Bowe and Jenkins are first-round selections, but Jenkins has shown in his brief career that he was significantly over-drafted by San Francisco in 2011. Hemingway is a seventh-round draft choice. Hammond and Wilson were not drafted coming out of college. Combine the NFL experience of the other four receivers available this week and it totals seven seasons, or one year short of Bowe’s eight seasons. Donnie Avery has been off the field after a sports hernia injury, but he had just 14 catches in the season’s first four games.
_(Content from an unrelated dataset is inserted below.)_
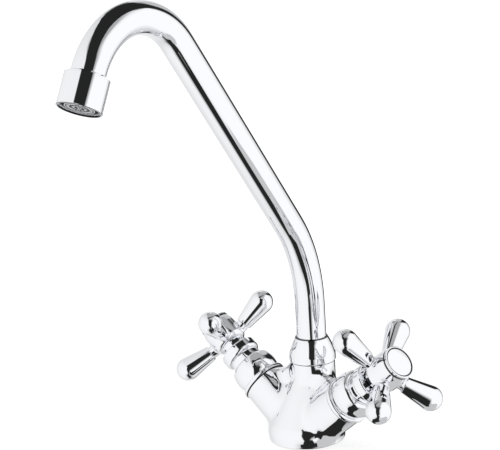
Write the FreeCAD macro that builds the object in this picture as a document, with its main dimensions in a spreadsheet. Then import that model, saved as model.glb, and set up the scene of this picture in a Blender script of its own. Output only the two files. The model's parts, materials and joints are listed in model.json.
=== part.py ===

In eight games, quarterback Alex Smith has thrown 246 passes. Only 11 of those throws went 20 yards or more in the air. It has been a lot of dink and a lot of dunk in the K.C. passing game

Do the Chiefs not throw downfield because they don’t have the receiving talent that can create separation and produce catches, yards and touchdowns? Or do they not throw deep because they don’t have the quarterback that can deliver the long-distance ball? Or is the reason due to not being able to count on the type of pass protection needed for throwing the long ball?

Smith has more than enough power in his right shoulder to heave the ball 20 yards or more. He did that last year, throwing 45 passes for more than 20 yards in the air during 15 starts with 14 completions that produced 499 yards and five touchdowns.

In the 2011 season when he started all 16 games for the 49ers, Smith went downfield on 51 throws, completing 21 for 723 yards and six scores.

With the possible exception of a healthy Avery, the Chiefs do not have receivers that will run past defensive backs. Even if they did, whether Smith would have time to find them is another matter.

The Chiefs have trended toward more three- and five-step drops this year rather than the usual seven-step drops. With shaky pass protection, a steady diet of seven-step drops creates a target spot for the pass rush.

“Obviously, the ball is out quick and everything that you do in the passing game whether it is three, five or seven steps should come off a vertical step as if you’re running a go route or a deep route,” Pederson said. “We use a multitude of formations, motions and shifts to sort of disguise our three-step passing game and that’s been helpful for us as well.”

Touchdowns for the wide receivers? They will come, say the Chiefs.

“We’ll get one, and that will lead to another,” Smith said. “We keep winning, it will come.”

NOTES: The Chiefs announced Wednesday they agreed to terms on a contract extension with FB Anthony Sherman. Details were not announced, but the contract adds three years and $7 million in incentives.